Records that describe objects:
Begin
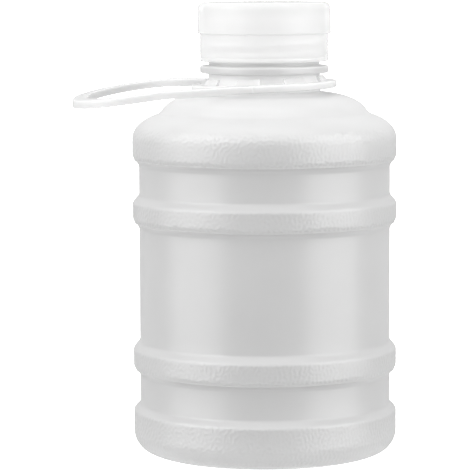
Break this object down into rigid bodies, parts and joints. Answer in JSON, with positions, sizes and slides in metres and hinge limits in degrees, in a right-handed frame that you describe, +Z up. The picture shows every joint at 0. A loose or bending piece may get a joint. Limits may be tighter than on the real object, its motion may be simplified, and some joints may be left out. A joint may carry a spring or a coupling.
{
  "type": "sports water bottle",
  "caption": "Jug-style drinking bottle with a frosted, banded body, a screw cap and a carry handle that turns round the neck.",
  "frame": {"origin": "middle of the flat base, on the bottle's axis and on the plane it stands on", "axes": "+Z up along the bottle's axis, -X towards the carry handle's loop, -Y towards the camera of the picture"},
  "size_m": [0.1225, 0.1, 0.1709],
  "materials": {
    "bottle": "frosted, slightly translucent natural polyethylene",
    "cap": "translucent moulded polypropylene with a soft sheen",
    "carry_handle": "satin white moulded polyethylene"
  },
  "bodies": {
    "bottle_body": {"bottle": "bottle", "cap": "cap"},
    "handle_body": {"carry_handle": "carry_handle"}
  },
  "joints": [
    {"name": "handle_swivel", "type": "hinge", "parent": "bottle_body", "child": "handle_body", "pos_m": [0, 0, 0.13915], "axis": [0, 0, 1], "continuous": true}
  ]
}
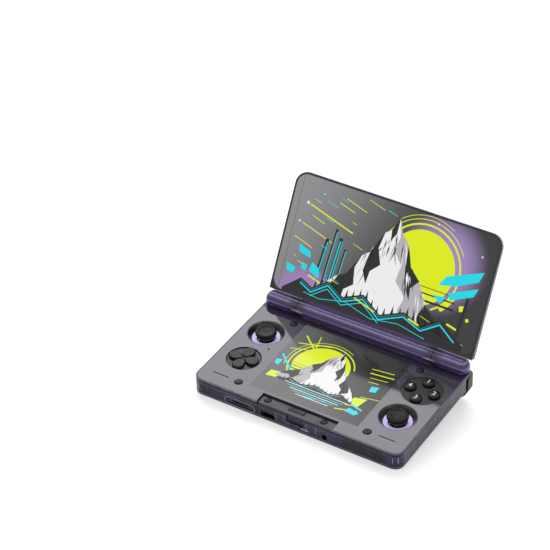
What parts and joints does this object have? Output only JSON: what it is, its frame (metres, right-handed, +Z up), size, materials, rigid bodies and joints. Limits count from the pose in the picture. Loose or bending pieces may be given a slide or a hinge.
End
Tally the lines of the preceding listing in which the word "JSON" appears; state nothing but the total.

2